Lebih jauh lagi, Joyce menyadari sepenuhnya bahwa setiap novel tidak hanya merupakan karya fiksi, tetapi juga berfungsi sebagai catatan sosial dan historis zamannya. Dalam Ulysses, ia mengeksploitasi potensi ini secara maksimal. Melalui perjalanan Bloom dan Stephen mengelilingi Dublin selama kurang lebih dua puluh jam, Joyce seolah-olah merekam kehidupan kota tersebut dengan detail yang cermat, menangkap baik pemandangan yang luas maupun interaksi yang intim. Tanggal 16 Juni 1904 digambarkan bukan sebagai hari yang luar biasa, melainkan sebagai representasi hari biasa dalam kehidupan orang Irlandia—dengan segala kedamaian dan kemakmuran relatifnya, serta nuansa kontemporer yang melekat padanya. Salah satu tujuan utama Joyce adalah untuk menangkap esensi kehidupan sehari-hari di Irlandia dengan keseriusan dan detail yang hanya mungkin dicapai melalui penggunaan beragam gaya dan bentuk naratif (termasuk satu bagian panjang yang ditulis dalam format drama). Oleh karena itu, Joyce berpendapat bahwa pembaca perlu menemukan daya tarik dalam penggambaran kehidupan Dublin ini agar upaya untuk menavigasi kompleksitas novel terasa sepadan.

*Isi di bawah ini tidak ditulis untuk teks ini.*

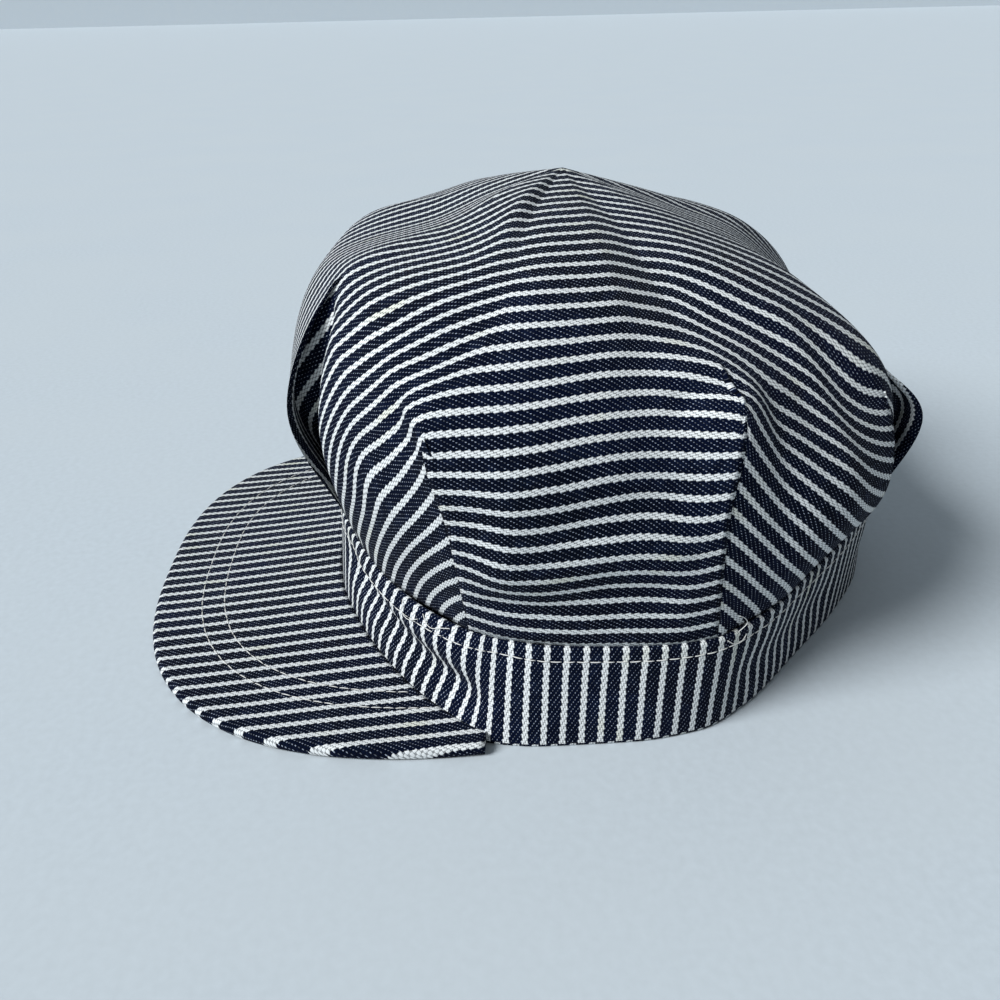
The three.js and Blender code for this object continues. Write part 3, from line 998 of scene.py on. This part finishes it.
# How fine each noise over the cloth is, and how much detail it has.
GRAINS = {
    "slow wander": (90, 2),
    "fine wander": (700, 1),
    "dye": (22, 2),
    "fading": (260, 3),
    "creamy patches": (60, 1),
    "yarn": (1500, 2),
}

# How the stripes lie on each piece: turned a little along the cloth, scaled across it, and shifted.
CLOTH_CUTS = {
    "crown": {"turn": 0.0, "scale": 1.0, "shift": -0.67},
    "band": {"turn": -0.045, "scale": 1.0, "shift": 1.07},
    "peak": {"turn": 0.05, "scale": 0.944, "shift": -1.82},
}


def twill(node_name):
    """Hickory-striped twill, woven thread by thread from the piece's cloth coordinates."""
    cut = CLOTH_CUTS[node_name]
    finish = Finish(node_name + "_twill")
    maths, step, blend = finish.maths, finish.step, finish.blend
    times, times_add, minus = (partial(maths, name) for name in ("MULTIPLY", "MULTIPLY_ADD", "SUBTRACT"))
    cloth = finish.add("UVMap", "UV", uv_map="cloth")
    grain = {name: finish.noise(cloth, scale, detail) for name, (scale, detail) in GRAINS.items()}

    across = times(finish.add("SeparateXYZ", "X", [(0, cloth)]), 1 / MM)
    along = times(finish.add("SeparateXYZ", "Y", [(0, cloth)]), 1 / MM)
    across = times(across, cut["scale"])
    across = times_add(along, cut["turn"], across)
    across = maths("ADD", across, cut["shift"])

    # Threads are never quite straight or even.
    slow = minus(grain["slow wander"], 0.5)
    fine = minus(grain["fine wander"], 0.5)
    wander = times_add(fine, 0.12, times_add(slow, 0.5, across))
    picks = times_add(slow, 0.6, times(along, 1 / PICK))

    # How far across the threads, counted in threads, with each pass over leaning.
    stripes = times(wander, 1 / STRIPE_PITCH)
    part = maths("FRACT", stripes)
    pale_part = times(maths("MINIMUM", part, WHITE_SHARE), WHITE_ENDS / WHITE_SHARE)
    over_edge = maths("MAXIMUM", minus(part, WHITE_SHARE), 0.0)
    dark_part = times(over_edge, DARK_ENDS / (1 - WHITE_SHARE))
    ends = times_add(maths("FLOOR", stripes), STRIPE_ENDS, maths("ADD", pale_part, dark_part))
    saw = maths("FRACT", times(minus(picks, ends), 1 / 3))
    ends = times_add(minus(saw, 0.5), LEAN, ends)
    index = maths("FLOOR", ends)
    beside = minus(maths("FRACT", ends), 0.5)
    place = maths("FRACT", times(maths("ADD", index, 0.5), 1 / STRIPE_ENDS))
    white = maths("LESS_THAN", place, WHITE_ENDS / STRIPE_ENDS)

    # Where it is in its turn of two over and one under.
    passes = times(minus(picks, index), 1 / 3)
    cycle = maths("FRACT", passes)
    over = times(step(cycle, 0.25, 0.38), step(cycle, 0.93, 1.0, 1.0, 0.0))
    beside_square = times(beside, beside)
    round_across = maths("SQRT", maths("MAXIMUM", times_add(beside_square, -3.7, 1.0), 0.02))
    bow = maths("SINE", times(minus(cycle, 0.3), math.pi / 0.7))
    bow = times_add(maths("MAXIMUM", bow, 0.0), 0.4, 0.6)
    thread_height = times(times(round_across, bow), over)

    # The crossing thread shows as a small round dot, here more and there less.
    dot_along = times(minus(cycle, 0.15), 3 * PICK)
    dot_across = times(beside, STRIPE_PITCH / STRIPE_ENDS)
    dot_square = times_add(dot_along, dot_along, times(dot_across, dot_across))
    dot = step(maths("SQRT", dot_square), 0.09, 0.27, 1.0, 0.0)
    height = maths("MAXIMUM", thread_height, times(dot, 0.4))
    cell = finish.add("CombineXYZ", 0, [("X", index), ("Y", maths("FLOOR", passes))])
    chance = finish.add("TexWhiteNoise", "Value", [("Vector", cell)], noise_dimensions="2D")
    shown = times(dot, step(chance, 0.0, 1.0, 0.25, 1.0))

    # Large, soft changes of the dye, and a few creamy places on the white.
    dye = blend(step(grain["dye"], 0.35, 0.65), INDIGO, INK)
    dye = blend(step(grain["fading"], 0.45, 0.8, 0.0, 0.5), dye, FADED)
    pale = blend(step(grain["creamy patches"], 0.6, 0.78, 0.0, 0.5), OFF_WHITE, CREAM)
    pale = blend(step(grain["yarn"], 0.35, 0.75, 0.0, 0.5), pale, GREY_YARN)
    colour = blend(white, dye, pale)
    # Painted shade: the colour is darkened, down to about a fifth, where a thread lies low in the gaps
    # between threads, and kept full on the raised passes over.
    between = step(height, 0.0, 0.8, 0.22, 1.0)
    painted_gap_shade = finish.add("CombineColor", 0, [(part, between) for part in ("Red", "Green", "Blue")])
    colour = blend(1.0, colour, painted_gap_shade, "MULTIPLY")
    colour = blend(times(shown, times_add(white, -0.7, 1.0)), colour, SPECK)

    finish.bump(height, 0.7, 0.00012)
    finish.set(Base_Color=colour, Roughness=step(grain["fading"], 0.2, 0.8, 0.95, 0.8))
    finish.set(Specular_IOR_Level=0.03, Sheen_Weight=0.01, Sheen_Roughness=0.5)
    return finish.material


def thread_material():
    """White sewing thread, a little uneven in colour, with the grain of its twisted yarn."""
    finish = Finish("white_thread")
    place = finish.add("TexCoord", "Object")
    tone = finish.noise(place, 700, 2)
    finish.bump(finish.noise(place, 5000, 1), 0.5, 0.00005)
    finish.set(Base_Color=finish.blend(tone, (0.53, 0.53, 0.5, 1), (0.71, 0.71, 0.7, 1)))
    finish.set(Roughness=finish.step(tone, 0.3, 0.7, 0.62, 0.8))
    return finish.material


def floor_material():
    """A pale matt floor with a fine grain and faint clouds."""
    finish = Finish("pale_floor")
    place = finish.add("TexCoord", "Object")
    colour = finish.blend(finish.noise(place, 420, 3), (0.44, 0.49, 0.53, 1), (0.53, 0.59, 0.64, 1))
    cloud = finish.step(finish.noise(place, 9, 2), 0.3, 0.7, 0.0, 0.5)
    colour = finish.blend(cloud, colour, (0.5, 0.55, 0.585, 1))
    finish.set(Base_Color=colour, Roughness=0.85, Specular_IOR_Level=0.1)
    return finish.material


# The camera, at the photograph's angle: round to the wearer's left, and down, and its roll, in degrees.
CAMERA_PLACE = (295.7, -27.7, 166.4)
CAMERA_ROUND = 86.02
CAMERA_DOWN = 26.23
CAMERA_ROLL = -1.34
CAMERA_LENS = 36

# The stage, in metres and degrees.
FLOOR_SIZE = 40
BACKDROP_SIZE = 80
BACKDROP_X = -20
SKY = (0.88, 0.95, 1.0, 1)
SKY_STRENGTH = 0.27
LIGHT_PLACE = (0.7, -0.8, 0.8)
LIGHT_AIM = (-0.38, 0.7, -0.63)
LIGHT_WIDTH = 28
LIGHT_STRENGTH = 4.4
LIGHT_COLOUR = (0.97, 0.99, 1.0)


def make_camera():
    azimuth, pitch, roll = (math.radians(a) for a in (CAMERA_ROUND, CAMERA_DOWN, CAMERA_ROLL))
    level = math.cos(pitch)
    forward = Vector((-math.sin(azimuth) * level, math.cos(azimuth) * level, -math.sin(pitch)))
    right = forward.cross(Vector((0, 0, 1))).normalized()
    up = right.cross(forward)
    across = right * math.cos(roll) + up * math.sin(roll)
    up = up * math.cos(roll) - right * math.sin(roll)
    bpy.ops.object.camera_add()
    camera = bpy.context.object
    camera.name = "camera"
    turn = Matrix((across, up, -forward)).transposed().to_4x4()
    camera.matrix_world = Matrix.Translation(Vector(CAMERA_PLACE) * MM) @ turn
    camera.data.sensor_width = 36
    camera.data.lens = CAMERA_LENS
    camera.data.clip_start = 0.01
    bpy.context.scene.camera = camera


def make_stage():
    """A plain pale floor and backdrop under one wide soft light from the front left, with a cool fill."""
    material = floor_material()
    bpy.ops.mesh.primitive_plane_add(size=FLOOR_SIZE, location=(0, 0, 0))
    floor = bpy.context.object
    floor.name = "floor"
    bpy.ops.mesh.primitive_plane_add(size=BACKDROP_SIZE, location=(0, 0, 0))
    backdrop = bpy.context.object
    backdrop.name = "backdrop"
    bpy.ops.object.mode_set(mode="EDIT")
    bpy.ops.transform.rotate(value=math.radians(90), orient_axis="Y", center_override=(0, 0, 0))
    bpy.ops.transform.translate(value=(BACKDROP_X, 0, 0))
    bpy.ops.object.mode_set(mode="OBJECT")
    for piece in (floor, backdrop):
        piece.data.materials.append(material)
        piece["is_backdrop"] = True
    world = bpy.context.scene.world or bpy.data.worlds.new("studio")
    bpy.context.scene.world = world
    world.use_nodes = True
    background = world.node_tree.nodes["Background"].inputs
    background["Color"].default_value = SKY
    background["Strength"].default_value = SKY_STRENGTH
    bpy.ops.object.light_add(type="SUN", location=LIGHT_PLACE)
    light = bpy.context.object
    light.name = "window_light"
    light.data.angle = math.radians(LIGHT_WIDTH)
    light.data.energy = LIGHT_STRENGTH
    light.data.color = LIGHT_COLOUR
    aim = Vector(LIGHT_AIM).to_track_quat("-Z", "Y").to_matrix().to_4x4()
    light.matrix_world = Matrix.Translation(light.location) @ aim
    bpy.context.scene.view_settings.view_transform = "Standard"


make_camera()
make_stage()
crown = make_crown()
band = make_band()
peak = make_peak()
for piece, node in ((crown, "crown"), (band, "band"), (peak, "peak")):
    piece.data.materials.append(twill(node))
    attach(piece, "root")
    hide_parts(node)

thread = thread_material()
stitch_rows = {}
for name, line, outward in [*peak_stitch_lines(), ("band_row", *band_stitch_line())]:
    stitch_rows[name] = stitches(name + "_stitches", line, outward)
loose_ends = [loose_end(name, table) for name, table in LOOSE_ENDS.items()]
for piece in [*stitch_rows.values(), *loose_ends]:
    piece.data.materials.append(thread)
    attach(piece, "root")

cut_outline = [rib["cut_foot"] for rib in crown_ribs() if rib["side"] > 0]
peak_edge = peak_free(peak_turns(200), PEAK_HALF_WIDTH, PEAK_REACH)
peak_outline = np.concatenate([peak_edge, peak_grid()[3][0][::-1]])

[[list(corner) for corner in box] for box in (cad_box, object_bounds())]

Pada akhirnya, muncul pertanyaan krusial: apakah Ulysses dapat dianggap sebagai “novel yang paling utama”? Jawabannya, menurut penulis, adalah afirmatif dalam beberapa hal yang telah diuraikan sebelumnya. Namun, Ulysses juga unik dalam aspek lain: penilaiannya sepenuhnya subjektif dan individual. Novel ini tidak dapat dinilai berdasarkan standar universal atau melalui konsensus kelompok. Respon terhadap Ulysses bersifat biner—ia akan sangat sesuai dengan selera seseorang atau sama sekali tidak. Tidak ada jumlah persuasi atau lobi dari pembaca dengan preferensi yang berbeda yang dapat mengubah pandangan mendasar seseorang terhadap karya ini. Ulysses berdiri sebagai monumen sastra yang memecah belah, menantang pembaca untuk menghadapi kompleksitasnya dan membentuk opini mereka sendiri tanpa terpengaruh oleh tekanan eksternal.